**What is required**
Scan the data. Collect each line that contains the word "axes".

**Stored rows**
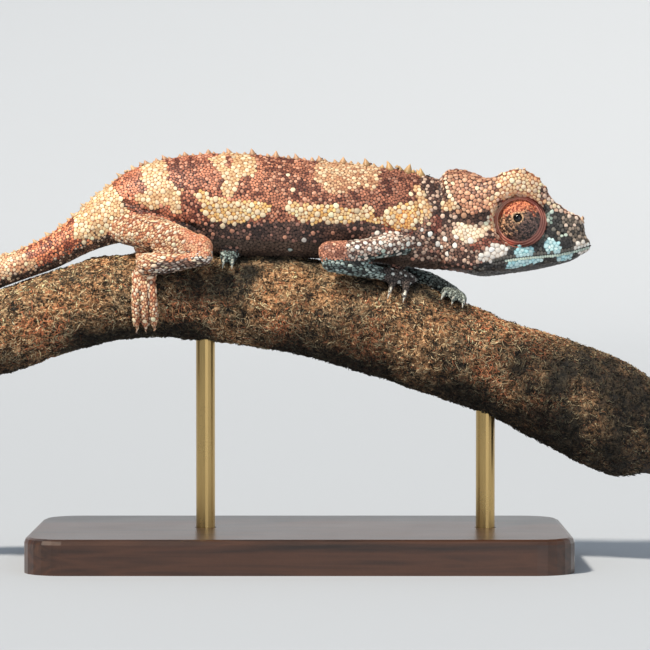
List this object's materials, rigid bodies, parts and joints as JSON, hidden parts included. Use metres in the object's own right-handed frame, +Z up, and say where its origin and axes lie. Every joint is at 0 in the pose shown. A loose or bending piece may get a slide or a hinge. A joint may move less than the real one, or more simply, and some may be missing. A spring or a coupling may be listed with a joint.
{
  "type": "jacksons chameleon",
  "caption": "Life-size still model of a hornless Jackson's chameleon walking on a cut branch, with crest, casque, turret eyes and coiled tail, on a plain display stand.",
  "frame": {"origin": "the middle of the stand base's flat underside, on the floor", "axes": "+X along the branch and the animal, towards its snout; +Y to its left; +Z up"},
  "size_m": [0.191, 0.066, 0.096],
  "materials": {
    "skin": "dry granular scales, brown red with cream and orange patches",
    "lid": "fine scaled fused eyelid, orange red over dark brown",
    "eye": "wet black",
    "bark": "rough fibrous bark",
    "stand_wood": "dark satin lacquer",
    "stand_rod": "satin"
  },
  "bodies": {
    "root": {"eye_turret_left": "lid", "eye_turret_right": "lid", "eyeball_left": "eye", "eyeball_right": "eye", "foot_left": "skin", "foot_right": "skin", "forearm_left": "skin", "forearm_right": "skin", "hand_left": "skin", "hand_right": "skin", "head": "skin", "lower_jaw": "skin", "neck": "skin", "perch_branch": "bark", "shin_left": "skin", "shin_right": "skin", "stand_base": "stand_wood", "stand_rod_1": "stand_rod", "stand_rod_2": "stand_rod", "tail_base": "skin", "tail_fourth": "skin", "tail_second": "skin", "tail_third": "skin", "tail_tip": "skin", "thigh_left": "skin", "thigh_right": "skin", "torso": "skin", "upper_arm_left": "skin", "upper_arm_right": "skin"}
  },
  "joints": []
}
...
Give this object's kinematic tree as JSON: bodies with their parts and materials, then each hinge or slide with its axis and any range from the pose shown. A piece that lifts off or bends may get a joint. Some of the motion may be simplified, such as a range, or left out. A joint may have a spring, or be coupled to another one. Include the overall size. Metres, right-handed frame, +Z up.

**Answer in full**
List this object's materials, rigid bodies, parts and joints as JSON, hidden parts included. Use metres in the object's own right-handed frame, +Z up, and say where its origin and axes lie. Every joint is at 0 in the pose shown. A loose or bending piece may get a slide or a hinge. A joint may move less than the real one, or more simply, and some may be missing. A spring or a coupling may be listed with a joint.
  "frame": {"origin": "the middle of the stand base's flat underside, on the floor", "axes": "+X along the branch and the animal, towards its snout; +Y to its left; +Z up"},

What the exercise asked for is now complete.